Extraños extranjeros
Enemigos de lo real
Vicente Molina Foix
Galaxia Gutenberg
560 páginas | 24 euros
Hombre de letras y no sólo de letras, como demuestran sus incursiones en la escena o sus trabajos cinematográficos, Vicente Molina Foix es además de creador en todos los géneros un observador atento y un crítico perspicaz, tanto en el ámbito de la opinión, donde no ha rehuido posicionarse en asuntos comprometidos, como en el de la reflexión ensayística. Algunos de sus títulos en este último campo se refieren al cine, medio que conoce bien y ha seguido con regularidad, pero no había hasta ahora en su bibliografía un libro que recogiera sus “escritos sobre escritores”, publicados a lo largo de más de cuatro décadas —el texto más antiguo, dedicado a Calvert Casey, data de 1969— y revisitados por el propio Molina Foix para armar un volumen que tiene mucho de recuento, aunque la selección, como él mismo explica, no da testimonio de todas sus lecturas predilectas —quedan fuera, por ejemplo, Flaubert, Proust o el muy admirado Bernhard, entre otros autores de su canon personal— ni incluye a escritores no fallecidos, siendo en este sentido, así lo llama el ensayista, un “altar de los muertos”.
El título elegido, Enemigos de lo real, alude a la realidad paralela que crea la literatura o a la consideración de los escritores como extraños extranjeros, por usar la expresión que su biógrafo Bréchon aplicó a Pessoa, seres no desligados del mundo pero vinculados a él —sugiere el autor hablando de Próspero, en las páginas consagradas a La tempestad— en tanto que soñadores, videntes o taumaturgos. Montaigne o sus lectores y Shakespeare, que se contó entre los primeros y de quien Molina Foix ha traducido tres piezas y prologado otras siete, abren una selección que dedica al segundo, viejo conocido de los años oxonienses, una parte considerable del conjunto, dispuesto en orden más o menos cronológico no a partir de la fecha de redacción sino de la época a la que pertenecen los autores abordados. Hay entre éstos clásicos indiscutibles —Cervantes, Henry James, Rilke, Valle, Virginia Woolf, Canetti, los Bowles, Isak Dinesen o el poeta Borges— y otros casi secretos —Felisberto Hernández, Arthur Cravan, Félix Fénéon o el citado Casey— que revelan un gusto no circunscrito a las obras sancionadas por los manuales. Hay como era de prever una alta presencia de nombres vinculados al teatro y un interés particular por los malditos, por el difícil arte de la comedia, por los epistolarios. Hay también escritores que fueron muy cercanos como Juan Benet, maestro para toda una generación —el propio Molina Foix, Azúa, Sarrión, Mendoza, Marías— que ha mantenido vivo el culto al estilo y la personalidad del ingeniero; Vicente Aleixandre, que aparecía como personaje en obras anteriores como El abrecartas o El invitado amargo; Guillermo Cabrera Infante, de quien el autor recuerda la fascinación que le produjo la lectura juvenil de Tres tristes tigres, o Susan Sontag, a la que dedica un homenaje póstumo donde no elude su perfil más duro.

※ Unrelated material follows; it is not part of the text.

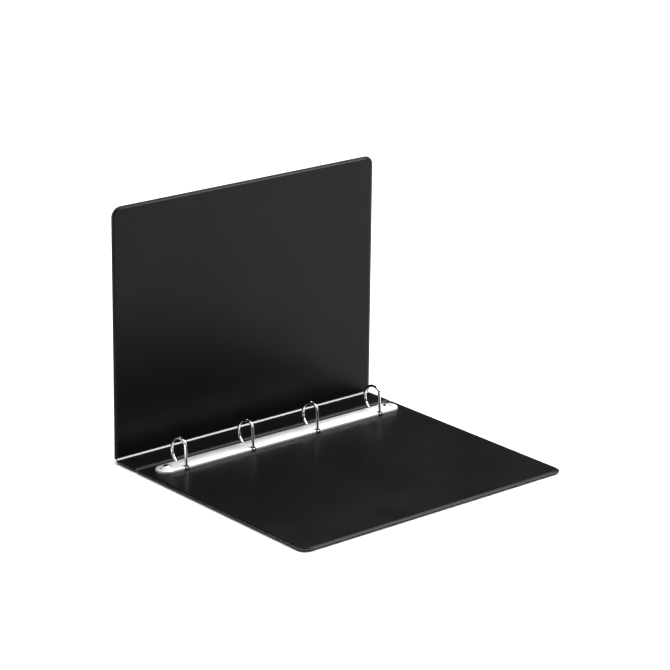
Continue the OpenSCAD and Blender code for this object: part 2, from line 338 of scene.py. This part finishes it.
finishes = {
    "inner": makePlastic("blackPlastic", 0.28, 0.36),
    "outer": makePlastic("blackPlasticOutside", 0.29, 0.40),
    "weld": makePlastic("weldedPlastic", 0.28, 0.38, gloss=0.9, coat=1.0, grain=0.4, wear=0.2),
    "film": makeFilm(),
    "wire": makeMetal("nickelWire", 0.10, 0.20),
    "housing": makeMetal("nickelHousing", 0.60, 0.68, 0.90),
    # the rivet's nickel is darkened to 0.55 of the wire's as a painted dark reflection, standing in for the
    # dark surroundings the shiny dome mirrors
    "rivet": makeMetal("nickelRivetPaintedDarkReflection", 0.10, 0.18, 0.55),
    # the leaves' steel is darkened to 0.28 as painted shade, so the leaf lugs in the housing's notches read
    # as the dark gap there
    "steel": makeMetal("steelPaintedShade", 0.34, 0.46, 0.28),
    "board": makeBoard(),
}
print("finishes made")


# ---- meshes ----

def addPiece(name, points, faces, finish, sharp=35, rims=None):
    mesh = bpy.data.meshes.new(name)
    mesh.from_pydata(points, [], faces)
    if rims:
        mesh.attributes.new("rim", "FLOAT", "POINT").data.foreach_set("value", rims)
    piece = bpy.data.objects.new(name, mesh)
    bpy.context.scene.collection.objects.link(piece)
    tidyMesh(mesh, sharp)
    mesh.materials.append(finishes[finish])
    return piece


def tidyMesh(mesh, sharp, merge=2e-7):  # closes seams, turns faces outward and marks the sharp edges
    shape = bmesh.new()
    shape.from_mesh(mesh)
    bmesh.ops.remove_doubles(shape, verts=shape.verts, dist=merge)
    bmesh.ops.recalc_face_normals(shape, faces=shape.faces)
    for face in shape.faces:
        face.smooth = True
    for edge in shape.edges:
        edge.smooth = len(edge.link_faces) == 2 and edge.calc_face_angle(0) < math.radians(sharp)
    shape.to_mesh(mesh)
    shape.free()


def gridFaces(rows, columns, offset=0, loop=False):
    across = range(columns if loop else columns - 1)
    corner = lambda i, j: offset + i * columns + j % columns
    return [(corner(i, j), corner(i + 1, j), corner(i + 1, j + 1), corner(i, j + 1))
            for i in range(rows - 1) for j in across]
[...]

Escritos desde la fascinación o el entusiasmo y no por ello menos rigurosos, los ensayos de Molina Foix buscan ser precisos e incitadores, abundan en datos o citas pero no despliegan esa erudición abrumadora que tiene el efecto de oscurecer, más que el de alumbrar los itinerarios comentados. A despecho de los formalistas, sus aproximaciones no evitan ni las notas de contexto ni el retrato humano —o la eventual referencia autobiográfica— y de hecho algunas se presentan como verdaderas semblanzas. El estilo conversacional y en ocasiones distendido, pero muy cuidado, caracteriza una prosa crítica que reclama para sí la amenidad de la tradición anglosajona a la que indudablemente remite, visible de igual modo —algo siempre de agradecer para los lectores poco aficionados a la solemnidad— en el uso del ingenio o la ironía.